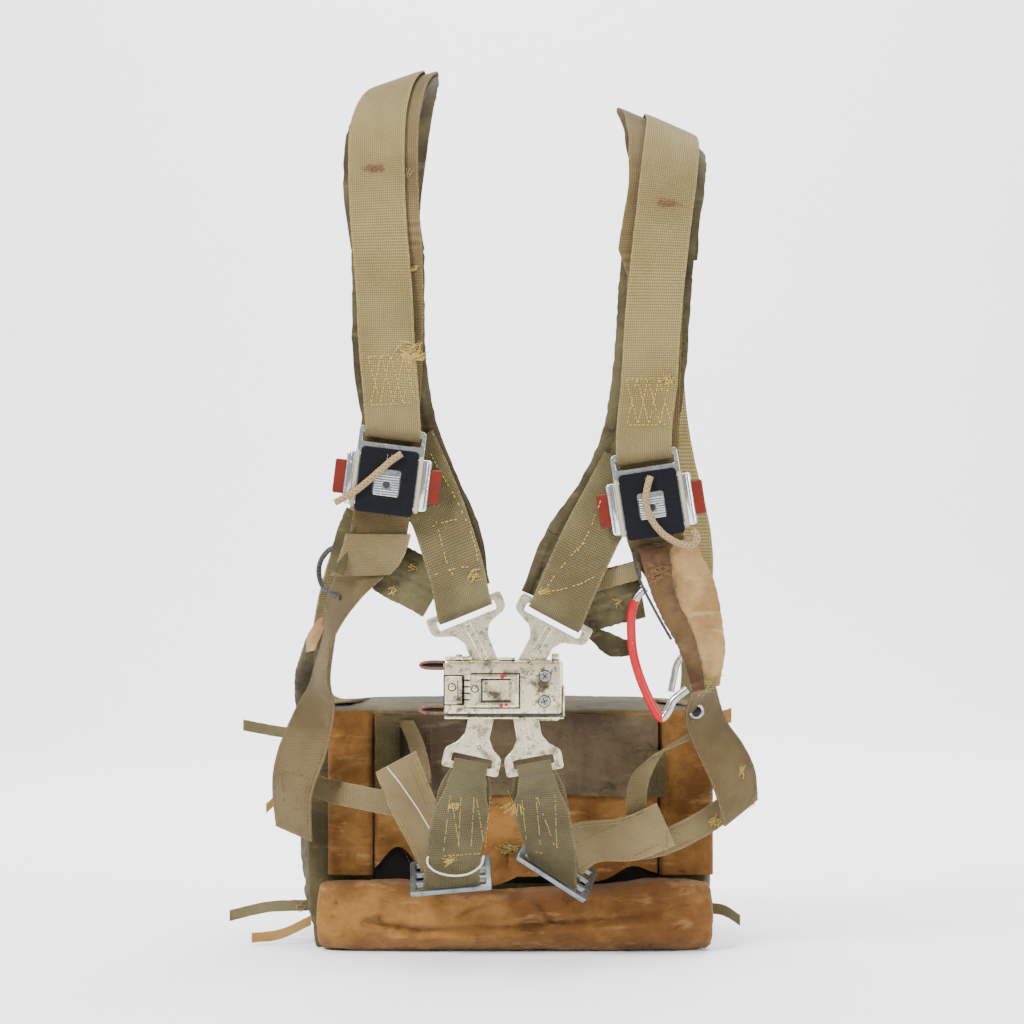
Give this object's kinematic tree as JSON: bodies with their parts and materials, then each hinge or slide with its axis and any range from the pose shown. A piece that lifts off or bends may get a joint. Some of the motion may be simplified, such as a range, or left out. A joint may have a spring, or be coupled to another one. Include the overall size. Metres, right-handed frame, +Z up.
{
  "type": "packed parachute",
  "caption": "Seat-type packed parachute in a canvas pack, with its worn-shape harness, lock, releases, leg straps and grip.",
  "frame": {"origin": "on the pack's flat underside, under the pack's middle", "axes": "+Z up, -Y the harness's front, +X the wearer's left"},
  "size_m": [0.4268, 0.3365, 0.7027],
  "materials": {
    "canvas": "worn, dusty cotton canvas",
    "olive_cloth": "matt olive canvas",
    "satin": "soft brown-green cloth with a slight sheen",
    "webbing": "greyed olive webbing, worn at the edges",
    "olive_webbing": "darker olive webbing",
    "padding": "creased olive padding cloth",
    "pocket_cloth": "stained light canvas",
    "cast_metal": "worn plated metal with grime",
    "steel": "grey steel",
    "chrome": "bright plate",
    "black_shell": "black shell, slightly worn",
    "red_paint": "red paint, chipped",
    "cord": "braided tan cord"
  },
  "bodies": {
    "harness": {"adaptor_left": "steel", "adaptor_right": "steel", "chest_web_left": "olive_webbing", "chest_web_right": "olive_webbing", "cover_band": "canvas", "cover_left": "canvas", "cover_middle": "canvas", "cover_right": "canvas", "grip_gate": "steel", "grip_right": "red_paint", "hanging_flap": "satin", "keeper_left": "olive_webbing", "leg_arc_left": "olive_webbing", "leg_arc_right": "olive_webbing", "leg_band_left": "olive_webbing", "leg_band_right": "olive_webbing", "leg_strap_left": "olive_webbing", "leg_strap_right": "olive_webbing", "lock_body": "cast_metal", "lock_pin_lower": "steel", "lock_pin_upper": "steel", "lock_screw_lower": "steel", "lock_screw_upper": "steel", "lug_lower_left": "cast_metal", "lug_lower_right": "cast_metal", "lug_upper_left": "cast_metal", "lug_upper_right": "cast_metal", "main_web_left": "webbing", "main_web_right": "webbing", "pack_body": "olive_cloth", "pocket_right": "pocket_cloth", "quilt_left": "padding", "quilt_right": "padding", "release_left_body": "chrome", "release_left_cord": "cord", "release_left_cover": "black_shell", "release_left_yoke": "chrome", "release_right_body": "chrome", "release_right_cord": "cord", "release_right_cover": "black_shell", "release_right_yoke": "chrome", "riser_left": "webbing", "riser_right": "webbing", "shoulder_pad_left": "padding", "shoulder_pad_right": "padding", "tab_left": "olive_webbing", "tab_right": "olive_webbing", "tie_left_foot": "canvas", "tie_left_lower": "olive_webbing", "tie_left_middle": "canvas", "tie_left_upper": "olive_webbing", "tie_right_lower": "olive_webbing", "tie_right_upper": "canvas"},
    "left_outer_button": {"release_left_button_outer": "red_paint"},
    "left_inner_button": {"release_left_button_inner": "red_paint"},
    "left_safety_slider": {"release_left_slider": "chrome"},
    "right_inner_button": {"release_right_button_inner": "red_paint"},
    "right_outer_button": {"release_right_button_outer": "red_paint"},
    "right_safety_slider": {"release_right_slider": "chrome"},
    "lock_lever": {"lock_lever": "cast_metal"}
  },
  "joints": [
    {"name": "left_outer_button_press", "type": "slide", "parent": "harness", "child": "left_outer_button", "axis": [0.9925, 0, -0.1219], "range_m": [0, 0.003], "stiffness_N_per_m": 500, "springref_m": -0.001},
    {"name": "left_inner_button_press", "type": "slide", "parent": "harness", "child": "left_inner_button", "axis": [-0.9925, 0, 0.1219], "range_m": [0, 0.003], "stiffness_N_per_m": 500, "springref_m": -0.001},
    {"name": "left_safety_slider_slide", "type": "slide", "parent": "harness", "child": "left_safety_slider", "axis": [0.1219, 0, 0.9925], "range_m": [0, 0.0035]},
    {"name": "right_inner_button_press", "type": "slide", "parent": "harness", "child": "right_inner_button", "axis": [0.9885, 0, 0.1513], "range_m": [0, 0.003], "stiffness_N_per_m": 500, "springref_m": -0.001},
    {"name": "right_outer_button_press", "type": "slide", "parent": "harness", "child": "right_outer_button", "axis": [-0.9885, 0, -0.1513], "range_m": [0, 0.003], "stiffness_N_per_m": 500, "springref_m": -0.001},
    {"name": "right_safety_slider_slide", "type": "slide", "parent": "harness", "child": "right_safety_slider", "axis": [-0.1513, 0, 0.9885], "range_m": [0, 0.0035]},
    {"name": "lock_lever_hinge", "type": "hinge", "parent": "harness", "child": "lock_lever", "pos_m": [-0.03, -0.2505, 0.217], "axis": [0, 0, -1], "range_deg": [0, 75]}
  ]
}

════════

Find the word "frame" and list each line it appears in.

Give this object's kinematic tree as JSON: bodies with their parts and materials, then each hinge or slide with its axis and any range from the pose shown. A piece that lifts off or bends may get a joint. Some of the motion may be simplified, such as a range, or left out. A joint may have a spring, or be coupled to another one. Include the overall size. Metres, right-handed frame, +Z up.
  "frame": {"origin": "on the pack's flat underside, under the pack's middle", "axes": "+Z up, -Y the harness's front, +X the wearer's left"},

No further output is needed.